Limitations: Compact latent representations might lose fine-grained visual details, leading to drops in precision-heavy tasks (Task 9 at 81.3%). Object-centric or spatially structured foresight may help.
Training Cost: Total training time is ~22 hours on a single RTX 4090. Dynamics pre-training could potentially be amortized over large-scale heterogeneous robot data.
Future Work: Validation is currently limited to LIBERO-LONG simulation; real-world and cross-environment generalization remain to be tested.

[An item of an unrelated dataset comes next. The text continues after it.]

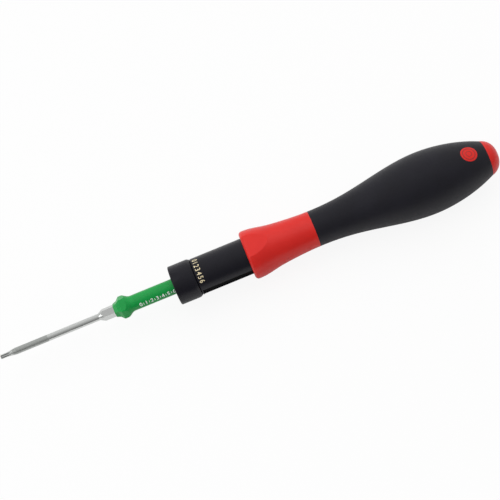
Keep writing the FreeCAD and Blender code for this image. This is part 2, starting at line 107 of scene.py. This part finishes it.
# where the finish of a piece changes
matte_tip_length = 18.5 * MM
matte_edge_half = 0.15 * MM
flute_length = 5.0 * MM
flute_fade = 1.6 * MM
# the flutes go from painted shade at the first radius to a painted highlight at the second
flute_root_radius = 0.62 * MM
flute_crest_radius = 0.82 * MM
# below this radius the lens's foot is painted near black as the groove's shade
lens_crown_radius = 6.5 * MM
lens_edge_half = 0.05 * MM

# inlay
inlay_place = grip_high.x - 6.6 * MM
ring_corners = 96

# camera
camera_elevation = 65.5
camera_roll = 22.31
camera_distance = 0.42
camera_sensor_width = 36
view_width = 0.18116
view_centre_x = 30.17 * MM
view_centre_lift = 1.68 * MM

# floor and room
floor_size = 6
floor_centre_x = 0.03
floor_gap = 0.02 * MM
floor_tone = 0.88
floor_seen_white = 0.9
room_dim_level = 0.12
room_bright_level = 0.85


# ---------------------------------------------------------------- modelling helpers

def deselect():
    bpy.ops.object.select_all(action="DESELECT")


def work_on(piece):
    deselect()
    piece.select_set(True)
    bpy.context.view_layer.objects.active = piece


def on_axis(x, radius, turn):
    """The point at x, radius from the axis, at that turn."""
    angle = math.radians(turn)
    return Vector((x, -radius * math.sin(angle), radius * math.cos(angle)))


def facing_out(x, radius, turn, reading):
    """A place on a round body: Z points out, and X reads round it or along it."""
    out = on_axis(0, 1, turn)
    along = Vector((1, 0, 0))
    if reading == "round":
        right = out.cross(along) * -1
    else:
        right = along
    up = out.cross(right)
    place = Matrix((right, up, out)).transposed().to_4x4()
    place.translation = on_axis(x, radius, turn)
    return place


def settle(piece, place):
    """Moves a piece to its place and leaves its object at the origin."""
    work_on(piece)
    piece.matrix_world = place @ piece.matrix_world
    bpy.ops.object.transform_apply(location=True, rotation=True, scale=True)
    return piece


def printed_text(words, height, place, boldness=0.0, narrow=1.0):
    """Flat digits of that height, centred on the place."""
    deselect()
    bpy.ops.object.text_add()
    letters = bpy.context.object
    letters.data.body = words
    letters.data.size = height / digit_share_of_size
    letters.data.offset = boldness * height
    letters.data.align_x = "CENTER"
    letters.data.align_y = "CENTER"
    letters.scale = (narrow, 1, 1)
    bpy.ops.object.convert(target="MESH")
    bpy.ops.object.transform_apply(scale=True)
    return settle(bpy.context.object, place)


def printed_line(width, length, place):
    """A flat tick, centred on the place."""
    deselect()
    bpy.ops.mesh.primitive_plane_add(size=1)
    mark = bpy.context.object
    mark.scale = (width, length, 1)
    bpy.ops.object.transform_apply(scale=True)
    return settle(mark, place)


def joined(name, pieces):
    deselect()
    for piece in pieces:
        piece.select_set(True)
    bpy.context.view_layer.objects.active = pieces[0]
    bpy.ops.object.join()
    whole = bpy.context.object
    whole.name = name
    whole.data.name = name
    return whole


def laid_on(piece, carrier, cuts):
    """Print that follows the surface that carries it and has its own thin body."""
    work_on(piece)
    bpy.ops.object.mode_set(mode="EDIT")
    bpy.ops.mesh.select_all(action="SELECT")
    bpy.ops.mesh.remove_doubles(threshold=weld_distance)
    bpy.ops.mesh.subdivide(number_cuts=cuts)
    bpy.ops.mesh.quads_convert_to_tris()
    bpy.ops.object.mode_set(mode="OBJECT")
    wrap = piece.modifiers.new("lay", "SHRINKWRAP")
    wrap.target = nodes[carrier]
    wrap.wrap_method = "NEAREST_SURFACEPOINT"
    wrap.wrap_mode = "ABOVE_SURFACE"
    wrap.offset = print_lift
    bpy.ops.object.modifier_apply(modifier=wrap.name)
    thicken(piece, print_thickness)
    return piece


def thicken(piece, thickness):
    """Gives a flat piece a thin body below its face."""
    body = piece.modifiers.new("body", "SOLIDIFY")
    body.thickness = thickness
    body.offset = -1
    bpy.ops.object.modifier_apply(modifier=body.name)


def give_finish(piece, finish):
    piece.data.materials.clear()
    piece.data.materials.append(finish)


# ---------------------------------------------------------------- finish helpers

# stretches of a grain that leave lines round the axis, or no lines
TURNED = (12, 0.6, 0.6)
EVEN = (1, 1, 1)

# first input, second input and result of a Mix node, by what it mixes
MIX_SOCKETS = {"RGBA": (6, 7, 2), "FLOAT": (2, 3, 0)}


def shade(red, green, blue):
    """A colour as it is seen, 0 to 255, in the shader's linear values."""
    seen = [value / 255 for value in (red, green, blue)]
    linear = [v / 12.92 if v < 0.04045 else ((v + 0.055) / 1.055) ** 2.4 for v in seen]
    return (*linear, 1.0)


def blank_finish(name):
    finish = bpy.data.materials.new(name)
    finish.use_nodes = True
    shader = finish.node_tree.nodes["Principled BSDF"]
    return finish, shader


def put(shader, kind):
    return shader.id_data.nodes.new(kind)


def link(shader, source, target):
    shader.id_data.links.new(source, target)


def place_on_piece(shader, stretch=EVEN):
    """Object coordinates, stretched along the piece's own axes."""
    coordinates = put(shader, "ShaderNodeTexCoord")
    mapping = put(shader, "ShaderNodeMapping")
    mapping.inputs["Scale"].default_value = stretch
    link(shader, coordinates.outputs["Object"], mapping.inputs["Vector"])
    return mapping.outputs["Vector"]


def grain(shader, size, detail=3.0, stretch=EVEN):
    """Noise whose grains measure about size."""
    noise = put(shader, "ShaderNodeTexNoise")
    noise.inputs["Scale"].default_value = 1 / size
    noise.inputs["Detail"].default_value = detail
    link(shader, place_on_piece(shader, stretch), noise.inputs["Vector"])
    return noise.outputs[0]


def spread(shader, source, low, high, start=0.3, end=0.7):
    """A value from low to high as the source goes from start to end."""
    span = put(shader, "ShaderNodeMapRange")
    span.inputs["From Min"].default_value = start
    span.inputs["From Max"].default_value = end
    span.inputs["To Min"].default_value = low
    span.inputs["To Max"].default_value = high
    link(shader, source, span.inputs["Value"])
    return span.outputs["Result"]


def from_axis(shader, vector):
    """Distance from the tool's axis, in metres."""
    flatten = put(shader, "ShaderNodeVectorMath")
    flatten.operation = "MULTIPLY"
    flatten.inputs[1].default_value = (0, 1, 1)
    link(shader, vector, flatten.inputs[0])
    length = put(shader, "ShaderNodeVectorMath")
    length.operation = "LENGTH"
    link(shader, flatten.outputs[0], length.inputs[0])
    return length.outputs["Value"]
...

vs. SuSIE / Seer (Generative): These generate sub-goal images or future frames. CLaD predicts foresight only in latent space, reaching higher performance (e.g., +18.2 over SuSIE) with less computation.
vs. LBP / UVA (Latent Planning): While both plan in latent space, previous methods blend modalities implicitly. CLaD explicitly models coordinated transitions, performing better in ambiguous tasks (Task 9).
vs. Cross-modal Alignment: Prior methods align static states. CLaD aligns "action-driven transitions," capturing how states change together.

Rating¶

Novelty: ⭐⭐⭐⭐⭐ "Align transitions, not states" + asymmetric cross-attention is a clear, intuitive perspective.
Experimental Thoroughness: ⭐⭐⭐⭐ Complete ablations against strong baselines, though limited to LIBERO-LONG without real-world validation.
Writing Quality: ⭐⭐⭐⭐⭐ Clear motivation, assisted by the System 1/2 analogy.
Value: ⭐⭐⭐⭐⭐ 0.66B matching 7B; the latent planning paradigm and grounding recipes are valuable for the field.